What I mean is that you can only call Draw once per frame when multithreading is enabled. Even with different batches.

Oh I see.
I understand it can be seen weird because Draw() is called in QuadPool and JuliaSet.
But still my intention was it should be called once a frame I just messed up a little bit while amending the code many times.

I learned I can’t edit a post after 15 mins.
So I upload those broken images here.

Those look like this:

Microsoft’s GPUView also shows different characteristics of drivers for both APIs.

Regardless of batch count setup, in dx12 command packet is uniform 32k bytes, while in vk it is rather small, and various in size (~2044 bytes).
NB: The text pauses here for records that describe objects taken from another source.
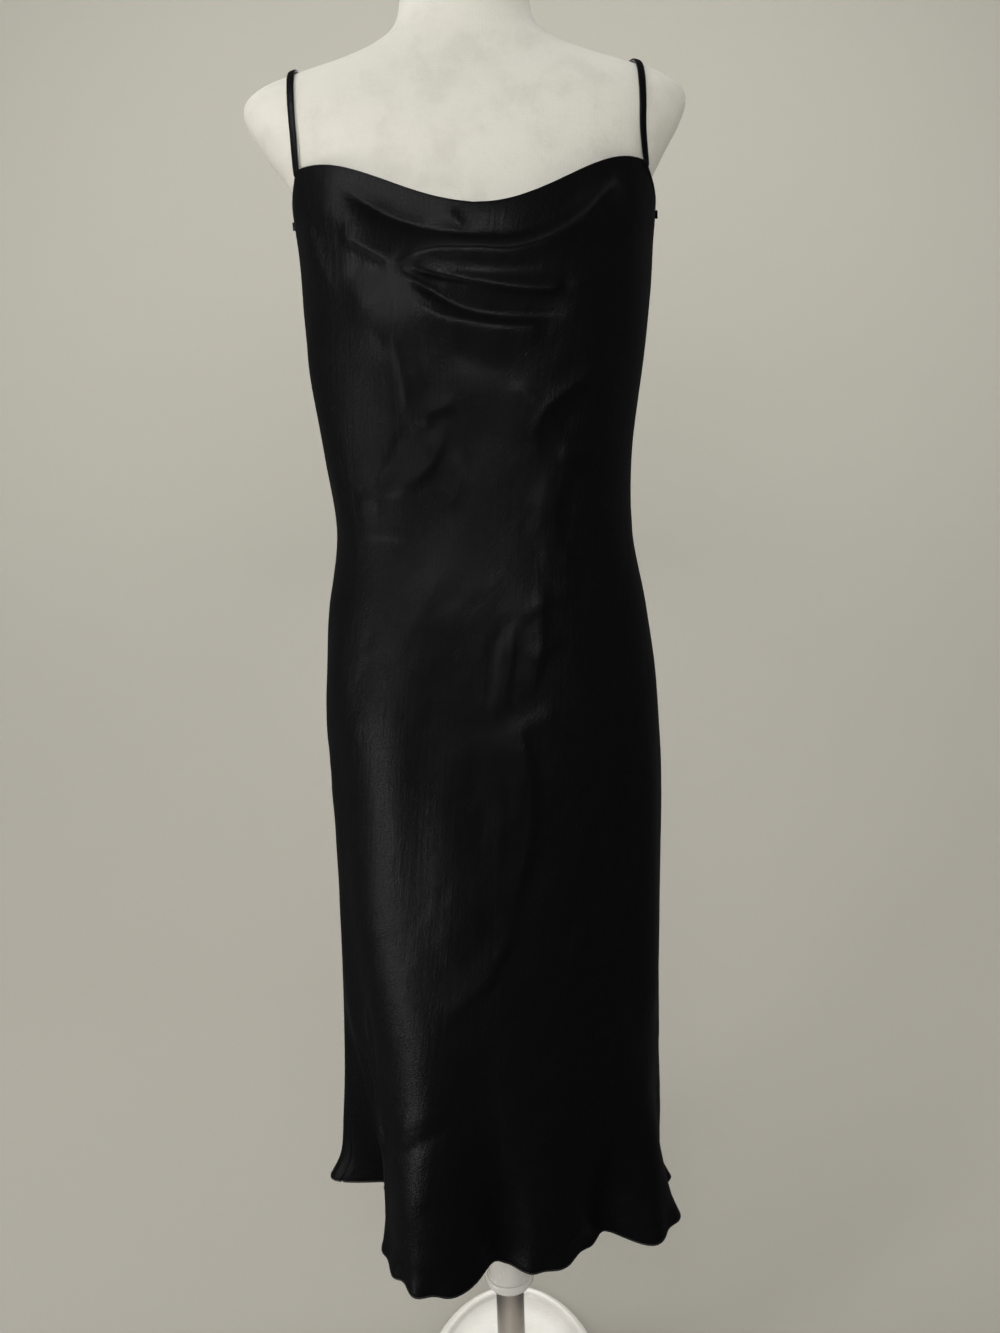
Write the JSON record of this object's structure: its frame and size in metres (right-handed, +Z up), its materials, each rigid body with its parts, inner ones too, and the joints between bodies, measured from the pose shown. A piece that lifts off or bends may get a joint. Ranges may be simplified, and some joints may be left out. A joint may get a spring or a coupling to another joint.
{
  "type": "slip dress on a dress form",
  "caption": "Long satin slip dress with a cowl neck, thin straps and a fluted hem, worn on a limbless dress form that stands on an adjustable pole and an oval base.",
  "frame": {"origin": "middle of the base plate's underside, on the floor", "axes": "+Z up along the pole, the front of the dress faces -Y, +X to the right as seen from the front"},
  "size_m": [0.399, 0.3177, 1.536],
  "materials": {
    "satin": "black polyester satin, smooth side out",
    "form_cover": "off-white matte stretch jersey over the torso",
    "stand_white": "off-white glossy plastic",
    "pole_metal": "fine satin steel tube"
  },
  "bodies": {
    "stand": {"base_plate": "stand_white", "lower_pole": "pole_metal"},
    "dressed_form": {"dress_form": "form_cover", "upper_tube": "stand_white", "clamp_collar": "stand_white", "front_panel": "satin", "back_panel": "satin", "strap_left": "satin", "strap_right": "satin", "armhole_binding_left": "satin", "armhole_binding_right": "satin"}
  },
  "joints": [
    {"name": "stand_height", "type": "slide", "parent": "stand", "child": "dressed_form", "axis": [0, 0, 1], "range_m": [-0.08, 0.25]}
  ]
}
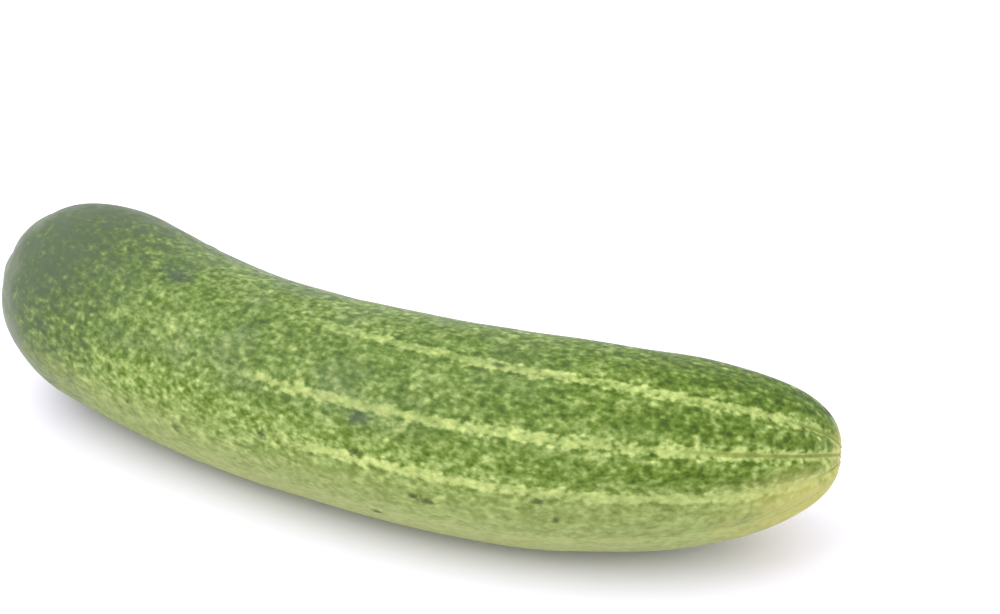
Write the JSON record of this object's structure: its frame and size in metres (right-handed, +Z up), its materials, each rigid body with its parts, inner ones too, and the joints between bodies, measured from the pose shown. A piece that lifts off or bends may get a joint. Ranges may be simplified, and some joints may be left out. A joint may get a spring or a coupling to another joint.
{
  "type": "cucumber",
  "caption": "Whole fresh cucumber, picked, gently bent and lying on its belly, with blunt ends and faint lengthwise ribs.",
  "frame": {"origin": "middle of the outline seen from above, on the surface that the cucumber lies on", "axes": "+X from the stem end to the blossom end, -Y towards the outer side of the bend, +Z up"},
  "size_m": [0.1892, 0.0576, 0.0442],
  "materials": {
    "cucumber_skin": "mottled green, satin wax"
  },
  "bodies": {
    "root": {"cucumber": "cucumber_skin"}
  },
  "joints": []
}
Today I ran the same test after a long time.
Then whoa!, vulkan performs much faster than before.
It’s 700fps in multithreading mode in my PC, which is even faster than D3D12.

For those interested, this is a simple benchmark program mainly focused on testing how each API performs when drawing a large number of batches.
Images are gone but you can still download src/bin in the link above.

At the time vulkan was significantly slower than d3d12 in MT mode, but apparently not anymore.
I’ve run this test from time to time so I think the performance boost happened not very long ago.
Finally nvidia did something right on their driver!